Set exercise: Output every line of the data exactly as it appears.

•••••

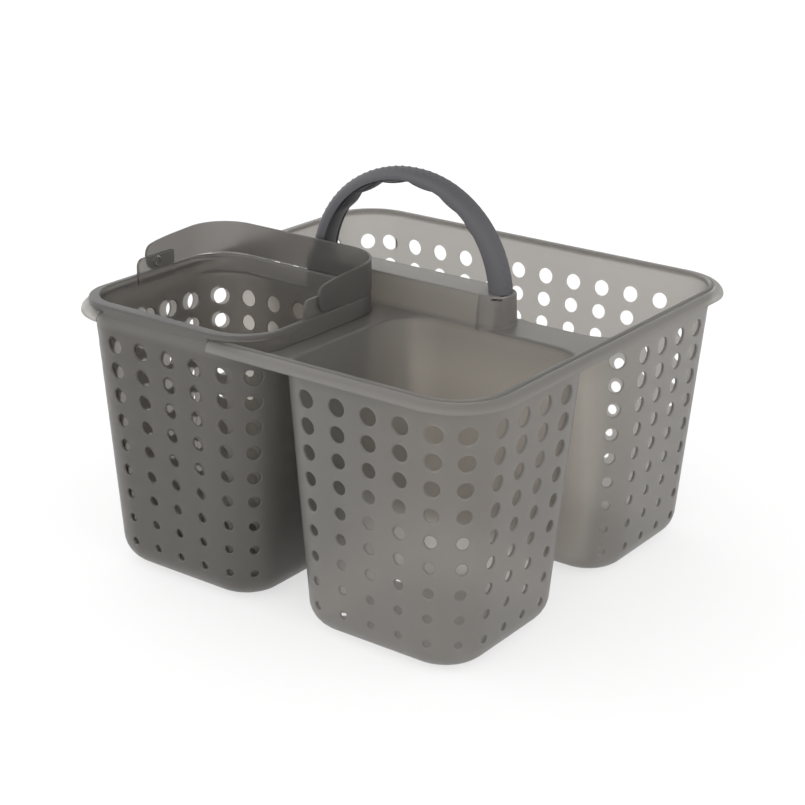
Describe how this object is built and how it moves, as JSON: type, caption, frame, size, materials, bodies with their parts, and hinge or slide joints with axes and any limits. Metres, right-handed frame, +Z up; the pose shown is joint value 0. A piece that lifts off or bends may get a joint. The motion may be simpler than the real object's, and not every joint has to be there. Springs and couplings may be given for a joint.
{
  "type": "shower caddy",
  "caption": "Moulded shower caddy with perforated open compartments, a fixed arched carrying handle with a soft grip, and a lift-out basket with its own swing bail.",
  "frame": {"origin": "centre of the bounding box's footprint, on the plane of the floors it stands on", "axes": "+Z up, through the top of the handle; +X along the handle and the long front edge, towards the single open pot at the front right; +Y from the two front pots towards the full-width back pot"},
  "size_m": [0.3002, 0.3026, 0.244],
  "materials": {
    "body_plastic": "smooth translucent smoke-grey polypropylene",
    "core_plastic": "dark grey moulded plastic",
    "grip_rubber": "soft matte overmoulded grip with small nubs",
    "basket_plastic": "smooth translucent smoke-grey polypropylene",
    "bail_plastic": "smooth translucent smoke-grey polypropylene"
  },
  "bodies": {
    "caddy": {"caddy_body": "body_plastic", "handle_core": "core_plastic", "handle_grip": "grip_rubber"},
    "basket": {"lift_out_basket": "basket_plastic"},
    "bail": {"basket_bail": "bail_plastic"}
  },
  "joints": [
    {"name": "basket_lift", "type": "slide", "parent": "caddy", "child": "basket", "axis": [0, 0, 1], "range_m": [0, 0.18]},
    {"name": "bail_swing", "type": "hinge", "parent": "basket", "child": "bail", "pos_m": [-0.0729, -0.0764, 0.1782], "axis": [1, 0, 0], "range_deg": [0, 90]}
  ]
}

•••••

Written response:
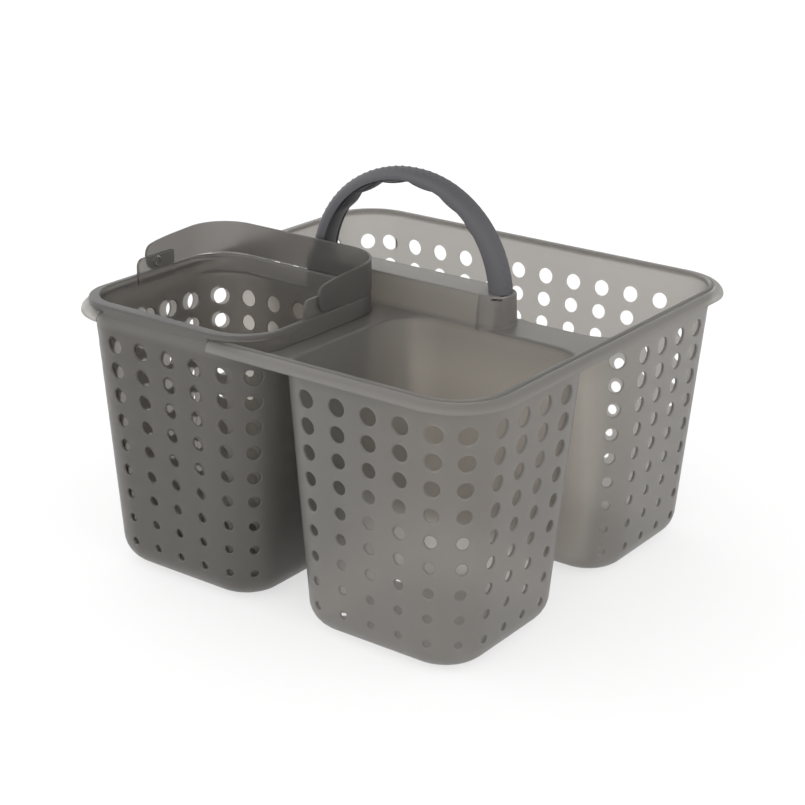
Describe how this object is built and how it moves, as JSON: type, caption, frame, size, materials, bodies with their parts, and hinge or slide joints with axes and any limits. Metres, right-handed frame, +Z up; the pose shown is joint value 0. A piece that lifts off or bends may get a joint. The motion may be simpler than the real object's, and not every joint has to be there. Springs and couplings may be given for a joint.
{
  "type": "shower caddy",
  "caption": "Moulded shower caddy with perforated open compartments, a fixed arched carrying handle with a soft grip, and a lift-out basket with its own swing bail.",
  "frame": {"origin": "centre of the bounding box's footprint, on the plane of the floors it stands on", "axes": "+Z up, through the top of the handle; +X along the handle and the long front edge, towards the single open pot at the front right; +Y from the two front pots towards the full-width back pot"},
  "size_m": [0.3002, 0.3026, 0.244],
  "materials": {
    "body_plastic": "smooth translucent smoke-grey polypropylene",
    "core_plastic": "dark grey moulded plastic",
    "grip_rubber": "soft matte overmoulded grip with small nubs",
    "basket_plastic": "smooth translucent smoke-grey polypropylene",
    "bail_plastic": "smooth translucent smoke-grey polypropylene"
  },
  "bodies": {
    "caddy": {"caddy_body": "body_plastic", "handle_core": "core_plastic", "handle_grip": "grip_rubber"},
    "basket": {"lift_out_basket": "basket_plastic"},
    "bail": {"basket_bail": "bail_plastic"}
  },
  "joints": [
    {"name": "basket_lift", "type": "slide", "parent": "caddy", "child": "basket", "axis": [0, 0, 1], "range_m": [0, 0.18]},
    {"name": "bail_swing", "type": "hinge", "parent": "basket", "child": "bail", "pos_m": [-0.0729, -0.0764, 0.1782], "axis": [1, 0, 0], "range_deg": [0, 90]}
  ]
}